On due process, the court closely read the record to determine that Hedgepeth’s benefits were reduced only when she was recertified for a new six‐month term—not mid‐term. Under Holman and Banks, there is no protected interest in continuation of SNAP benefits beyond the official certification period. As a result, no hearing was required before the new benefit level was set.
Impact
This decision clarifies two important points:
- Material Omissions in Warrants: Administrative or civil‐process outcomes need not be disclosed in a warrant application where the evidence supporting probable cause stands on its own. Unless omitted facts are “necessary” to probable cause, a warrant applicant need not relay every prior administrative determination.
- SNAP Benefits and Due Process: Applicants cannot claim a continuous entitlement to benefits beyond each certification period. Recertification at a lower rate does not trigger pre‐deprivation process rights so long as the adjustment coincides with the start of a new term.
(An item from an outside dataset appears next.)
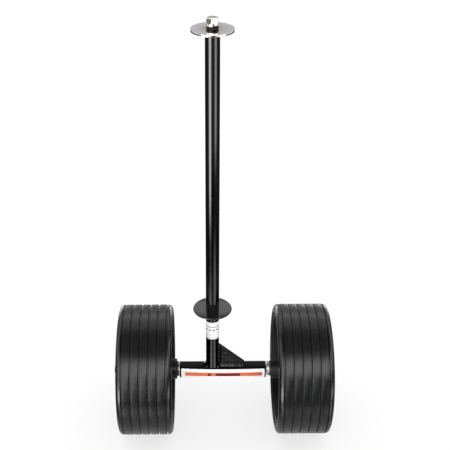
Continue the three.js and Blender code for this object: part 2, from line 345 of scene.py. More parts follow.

Complex Concepts Simplified
- Malicious Prosecution (Fourth Amendment): A claim that an arrest supported by a warrant lacked probable cause and ended in the plaintiff’s favor.
- Probable Cause vs. Materiality: Probable cause means a fair probability or reasonable ground to believe a crime occurred. “Materiality” asks whether omission of certain facts would have prevented a neutral magistrate from finding that probability.
- SNAP Certification Period: Under federal law, SNAP benefits are granted for fixed certification periods (up to 12 months). At the end of each period, recipients must reapply; there is no guarantee of automatic renewal at the same level.
- Procedural Due Process: The constitutional requirement that the government provide notice and, where necessary, a hearing before depriving someone of a protected life, liberty, or property interest.
Conclusion
Megan Hedgepeth v. Nash County reinforces that:
- Warrants supported by abundant independent evidence are not invalidated by omitting prior administrative rulings that do not undercut probable cause.
- SNAP recipients’ procedural due process protections do not extend beyond discrete, statutorily defined certification periods.
Together, these holdings guide public‐benefit administrators, fraud investigators, and magistrates on the limits of required disclosures in warrant applications and clarify recipients’ procedural rights in public assistance programs.